I know we’re all supposed to haggle these days but if you go into a decent restaurant and say you’re only prepared to pay a tenner for the turbot then you won’t get any – and likely be shown the door.

But clients have been doing this to agencies for years and most agencies deliver the turbot – although probably not the nice fat bits in the middle.

So is the worm (not the turbot) turning at last?

After 11 years Butler Shine Stern & Partners has resigned BMW’s Mini in the US, telling Ad Age that “aggressive cost-cutting and procurement-mandated reviews” and the consolidation of BMW and Mini media business into Interpublic’s UM (which has led to a reduction in staffing they say) have “all contributed to the financial challenges of managing the business profitably.” So it’s resigned it.

Apparently Mini is planning another creative review imminently (the last one was in 2012).
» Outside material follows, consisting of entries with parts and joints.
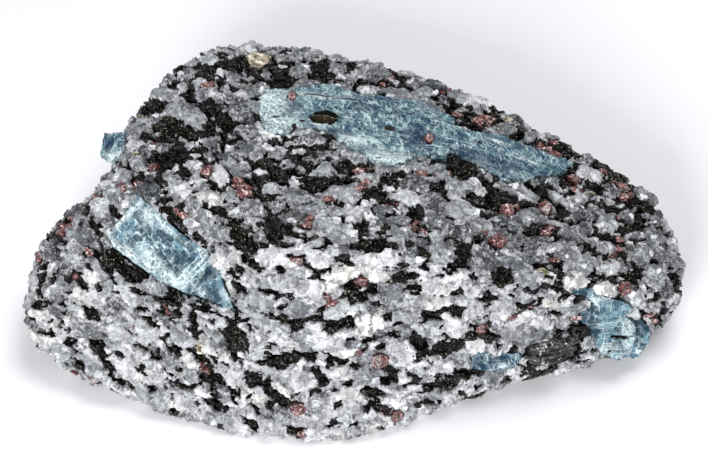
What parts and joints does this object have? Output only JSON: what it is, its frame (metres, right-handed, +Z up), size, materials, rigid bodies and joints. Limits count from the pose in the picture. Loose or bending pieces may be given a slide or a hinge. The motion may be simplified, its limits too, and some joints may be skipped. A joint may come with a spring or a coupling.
{
  "type": "kyanite blade cluster",
  "caption": "Blue kyanite blades and garnets set in a loose lump of biotite-quartz schist that lies on a flat broken base.",
  "frame": {"origin": "middle of the footprint's bounding box, on the plane that the flat broken base rests on", "axes": "+X along the stone towards its narrow end, +Y towards the thick back edge, +Z up out of the base"},
  "size_m": [0.0964, 0.0594, 0.0288],
  "materials": {
    "schist": "broken, granular",
    "quartz": "translucent, glassy grains",
    "kyanite": "vitreous with pearly fibres",
    "pale_kyanite": "vitreous with pale cleavage cracks",
    "biotite": "glossy mica sheets",
    "muscovite": "pearly mica sheets",
    "garnet": "vitreous"
  },
  "bodies": {
    "root": {"schist_matrix": "schist", "kyanite_long_blade": "kyanite", "kyanite_front_blade": "pale_kyanite", "kyanite_small_blade": "kyanite", "kyanite_left_tip": "kyanite", "kyanite_corner_crystals": "pale_kyanite", "biotite_book": "biotite", "biotite_eye": "biotite", "golden_mica": "muscovite", "garnet_1": "garnet", "garnet_2": "garnet", "garnet_3": "garnet", "garnet_4": "garnet", "garnet_5": "garnet", "garnet_6": "garnet", "garnet_7": "garnet", "garnet_8": "garnet", "garnet_9": "garnet", "garnet_10": "garnet", "garnet_11": "garnet", "garnet_12": "garnet"}
  },
  "joints": []
}
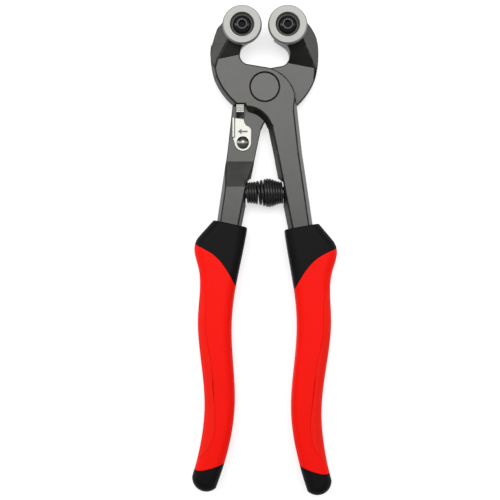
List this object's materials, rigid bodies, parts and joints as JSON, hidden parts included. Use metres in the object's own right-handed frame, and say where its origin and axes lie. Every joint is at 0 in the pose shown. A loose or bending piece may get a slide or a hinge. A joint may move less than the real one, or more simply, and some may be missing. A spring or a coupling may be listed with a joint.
{
  "type": "mosaic glass nippers",
  "caption": "Hand nippers for glass mosaic: forged levers on a flush rivet, round cutting wheels on the jaws, return spring, swinging handle lock and two-colour grips.",
  "frame": {"origin": "on the pivot axis, at the flat back face of the rear lever's lap joint", "axes": "+Y along the tool towards the cutting wheels, +Z out of the front face, +X to the right seen from the front"},
  "size_m": [0.0819, 0.2754, 0.0255],
  "materials": {
    "lever_steel": "satin grey phosphate on forged steel",
    "rivet_steel": "ground flush, satin",
    "carbide": "finely ground tungsten carbide",
    "black_screw": "glossy black oxide",
    "latch_plating": "bright nickel plate",
    "spring_black": "glossy black lacquer",
    "grip_red": "satin moulded",
    "pad_red": "soft satin overmould",
    "grip_black": "matt overmould"
  },
  "bodies": {
    "rear": {"rear_lever": "lever_steel", "pivot_rivet": "rivet_steel", "latch_rivet": "latch_plating", "right_wheel_screw": "black_screw", "left_spring_peg": "rivet_steel", "return_spring": "spring_black", "left_grip_collar": "grip_black", "left_grip_body": "grip_red", "left_palm_pad": "pad_red", "left_grip_end_cap": "grip_black"},
    "front": {"front_lever": "lever_steel", "left_wheel_screw": "black_screw", "right_spring_peg": "rivet_steel", "right_grip_collar": "grip_black", "right_grip_body": "grip_red", "right_palm_pad": "pad_red", "right_grip_end_cap": "grip_black"},
    "latch": {"latch_plate": "latch_plating"},
    "left_wheel": {"left_cutting_wheel": "carbide"},
    "right_wheel": {"right_cutting_wheel": "carbide"}
  },
  "joints": [
    {"name": "jaw_pivot", "type": "hinge", "parent": "rear", "child": "front", "pos_m": [0, 0, 0.0065], "axis": [0, 0, 1], "range_deg": [-5.4, 0], "stiffness_Nm_per_rad": 2, "springref_deg": 8.59, "deforming": ["return_spring"]},
    {"name": "latch_swing", "type": "hinge", "parent": "rear", "child": "latch", "pos_m": [-0.0124, -0.031, 0.00655], "axis": [0, 0, 1], "range_deg": [0, 35]},
    {"name": "left_wheel_index", "type": "hinge", "parent": "front", "child": "left_wheel", "pos_m": [-0.01273, 0.03368, 0.0185], "axis": [0, 0, 1], "continuous": true},
    {"name": "right_wheel_index", "type": "hinge", "parent": "rear", "child": "right_wheel", "pos_m": [0.01273, 0.03368, 0.0185], "axis": [0, 0, 1], "continuous": true}
  ]
}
So BSSP may be walking before it’s pushed. But it’s still unusual for an agency to be so candid about the devil procurement and the financial struggles with even a pretty sizable account.
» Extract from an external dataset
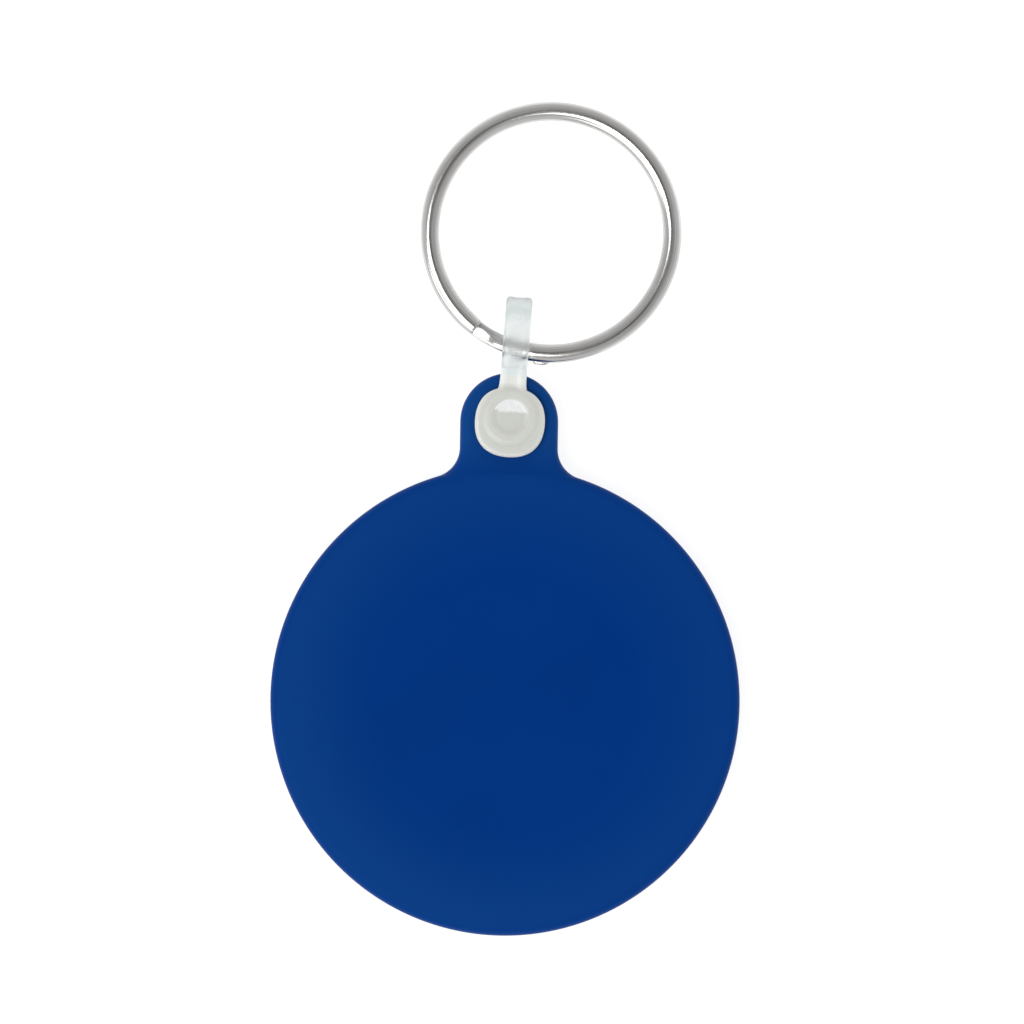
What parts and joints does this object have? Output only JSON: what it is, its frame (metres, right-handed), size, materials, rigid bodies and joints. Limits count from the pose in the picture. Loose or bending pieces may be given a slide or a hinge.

Creative and media reviews have more or less doubled since account budgets were handed over to procurement. The marketing department may be happy with service and performance but procurement is always after savings, through re-determined reviews mostly. These usually have nothing to do with agency service and performance. Brothers and Sisters in the UK recently lost Carphone Warehouse to Dixons Currys main agency AMV BBDO in what the company admitted was a procurement-led review (that’s what it said in the first version of the press release anyway).

Clients are entitled to seek lower costs but, sooner or later (as in the case of our would-be turbot muncher) agencies surely have to say you’ll have to go elsewhere. If they had more confidence in what they offer they’d say it more often.

The problem is compounded by the huge expense of pitching; another case of agency follies catching up with them. If they think their rivals are going to spend north of £100,000 on making a finished commercial then so will they. Even though, considering the odds against due to ever-longer pitch lists, it’s commercial madness. Particularly if it’s a re-pitch.

So congratulations to BSSP. Now when will one of the real big boys have the balls to do it?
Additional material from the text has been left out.